Na mesma São Francisco, criada num 11 de agosto de 1827 pelo imperador Dom Pedro I no Brasil de escravizados, ousou-se dar voz no salão nobre a jovens negras, como Beatriz Lourenço do Nascimento, para lembrar aos presentes que “qualquer projeto ou articulação por democracia no país exige o firme e real compromisso de enfrentamento ao racismo”. A integrante do movimento Coalizão Negra por Direitos lembrou ainda o óbvio. Não basta sermos brancos antirracistas, precisamos ser coerentes para lutar contra essa vergonha.

Na mesma faculdade de direito que conta com apenas quatro mulheres entre seu corpo de 40 professores, ouviram-se três delas lerem trechos da versão de 2022 da “Carta às Brasileiras e aos Brasileiros em defesa do Estado Democrático de Direito”, num pátio apinhado de gente. Uma era Eunice de Jesus Prudente, professora negra da USP e da faculdade Zumbi dos Palmares. Vestia seu blazer amarelo para homenagear a sua protetora, a orixá Oxum, cultuada por religiões de influência africana, como ela mesma explicou. A elegância sutil para desdizer o preconceito gestado dias antes no Palácio do Planalto por Michelle Bolsonaro.

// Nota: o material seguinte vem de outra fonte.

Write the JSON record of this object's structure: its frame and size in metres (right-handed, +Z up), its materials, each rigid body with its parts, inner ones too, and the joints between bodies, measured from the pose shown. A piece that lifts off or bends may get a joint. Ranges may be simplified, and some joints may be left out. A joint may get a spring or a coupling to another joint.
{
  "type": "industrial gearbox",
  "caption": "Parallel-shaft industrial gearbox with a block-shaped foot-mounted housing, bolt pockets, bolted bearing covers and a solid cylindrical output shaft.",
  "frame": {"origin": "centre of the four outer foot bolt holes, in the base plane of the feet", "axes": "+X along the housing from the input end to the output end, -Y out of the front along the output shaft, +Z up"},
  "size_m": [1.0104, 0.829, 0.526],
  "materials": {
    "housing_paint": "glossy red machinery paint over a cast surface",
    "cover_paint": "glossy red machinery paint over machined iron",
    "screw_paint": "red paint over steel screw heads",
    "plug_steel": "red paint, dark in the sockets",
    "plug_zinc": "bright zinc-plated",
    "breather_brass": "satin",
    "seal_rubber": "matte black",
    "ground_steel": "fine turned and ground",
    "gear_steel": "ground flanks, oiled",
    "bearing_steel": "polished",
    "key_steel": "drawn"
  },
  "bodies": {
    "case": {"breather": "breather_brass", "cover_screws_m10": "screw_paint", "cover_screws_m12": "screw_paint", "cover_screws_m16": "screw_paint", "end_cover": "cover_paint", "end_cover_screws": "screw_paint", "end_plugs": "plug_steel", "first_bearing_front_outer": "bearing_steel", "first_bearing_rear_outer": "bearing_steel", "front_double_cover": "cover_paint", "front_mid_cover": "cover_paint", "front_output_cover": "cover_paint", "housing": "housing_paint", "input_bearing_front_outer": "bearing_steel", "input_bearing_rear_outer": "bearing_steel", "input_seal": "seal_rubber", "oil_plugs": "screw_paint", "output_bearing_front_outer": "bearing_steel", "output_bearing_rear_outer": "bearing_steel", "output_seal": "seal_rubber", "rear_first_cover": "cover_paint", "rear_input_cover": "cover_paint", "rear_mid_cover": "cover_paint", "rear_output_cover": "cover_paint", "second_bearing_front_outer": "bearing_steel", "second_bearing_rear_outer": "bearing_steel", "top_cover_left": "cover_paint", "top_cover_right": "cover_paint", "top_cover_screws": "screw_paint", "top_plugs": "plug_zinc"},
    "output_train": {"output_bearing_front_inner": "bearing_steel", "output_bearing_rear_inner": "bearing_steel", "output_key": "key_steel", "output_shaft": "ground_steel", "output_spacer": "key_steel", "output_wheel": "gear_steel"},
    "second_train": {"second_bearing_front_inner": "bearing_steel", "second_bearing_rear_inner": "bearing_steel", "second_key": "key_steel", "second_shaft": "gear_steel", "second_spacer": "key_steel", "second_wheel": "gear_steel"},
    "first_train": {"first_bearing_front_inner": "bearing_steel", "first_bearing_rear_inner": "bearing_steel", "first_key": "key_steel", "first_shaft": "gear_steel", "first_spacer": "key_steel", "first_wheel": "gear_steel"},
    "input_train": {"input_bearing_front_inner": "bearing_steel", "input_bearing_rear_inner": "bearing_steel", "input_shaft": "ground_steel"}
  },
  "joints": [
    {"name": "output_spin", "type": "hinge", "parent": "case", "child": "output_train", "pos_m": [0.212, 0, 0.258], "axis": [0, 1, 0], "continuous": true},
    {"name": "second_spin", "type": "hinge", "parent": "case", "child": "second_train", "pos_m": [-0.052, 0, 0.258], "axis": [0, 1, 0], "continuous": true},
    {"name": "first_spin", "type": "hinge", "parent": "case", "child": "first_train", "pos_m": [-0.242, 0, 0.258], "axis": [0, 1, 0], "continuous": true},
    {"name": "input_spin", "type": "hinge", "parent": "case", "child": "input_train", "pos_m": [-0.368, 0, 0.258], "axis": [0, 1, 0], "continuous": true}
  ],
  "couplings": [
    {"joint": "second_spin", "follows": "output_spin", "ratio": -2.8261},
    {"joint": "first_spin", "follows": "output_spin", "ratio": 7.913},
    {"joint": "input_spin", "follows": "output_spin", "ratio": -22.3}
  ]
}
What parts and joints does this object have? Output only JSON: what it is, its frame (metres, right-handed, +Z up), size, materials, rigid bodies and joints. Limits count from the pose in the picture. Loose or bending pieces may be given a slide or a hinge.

O ato de 11 de agosto, porém, foi só um passo, um gesto, uma intenção de uma frente ampla de fato, como observou o cientista político Marcos Nobre. Não se pode morrer na praia com a carta, que ainda está em mãos de uma bolha esclarecida, com um milhão de assinaturas num país de 220 milhões. O texto em si, vale dizer, é imperfeito, embora cuidadosamente preparado. Cabem-lhe todos os elogios. Mas traz ali a frase “ditadura e tortura pertencem ao passado”, quando sabemos que o mundo cão está em milhares de cidades brasileiras, e o autoritarismo de agentes policiais determina a vida ou a morte nas periferias do país. Ignorar essa verdade é deixar o terreno sempre aberto para que essas sombras dominem o poder, como agora. Essas que, sem o menor pudor, promovem ameaças golpistas à véspera de uma eleição presidencial, apoiados por militares.

É na beira do precipício que despertamos da amnésia que tivemos depois de 1988. Vamos admitir. A democracia, até pouco tempo, estava boa para nós também, brancos da classe média e alta, com saneamento básico em dia, linhas de metrô perto de casa, escola privada e uma polícia que pede licença para nos abordar. Ela nunca existiu fora dos quadriláteros urbanos e isso nos faz falta na hora de clamar pela sua defesa nestes anos de agouro.

Nos refestelávamos na ‘polarização’ entre o PT e o PSDB nas eleições reconquistadas pós ditadura militar, sem perceber que o pêndulo do poder, na verdade, sempre esteve muito além de tucanos e petistas. A democracia brasileira foi entrecortada por crises autoritárias desde que a República foi fundada por militares, unidos à elite escravocrata. A mesma dobradinha se repete de tempos em tempos, ou não teríamos mandatos presidenciais interrompidos tantas vezes desde então.

É essa memória que nos castiga agora. Depois do impeachment de Dilma Rousseff em 2016, os militares se embrenharam no Executivo, dando suporte à política autoritária de governar sob o medo. Do tuíte do General Villas Boas às vésperas do julgamento do habeas corpus de Lula no Supremo em 2018, à súbita desconfiança contra as urnas eletrônicas, eles continuam se provando uma força equivocada no lugar errado.

As eleições de 2022 vão testar se a articulação para fortalecer a democracia vai colocá-los no lugar outra vez e evitar novas investidas de Bolsonaro. Se as pesquisas confirmarem a vitória de Lula, o país terá uma chance de estancar a sangria da democracia. Não vai ter vida fácil. Nem para Lula, e nem para o país. A bomba relógio armada pelo bolsonarismo seguirá fustigando o Brasil e vai exigir inteligência e energia para restaurar a terra arrasada. Um dia de cada vez. Por ora, nos demos por satisfeitos se chegarmos sãos e salvos a outubro.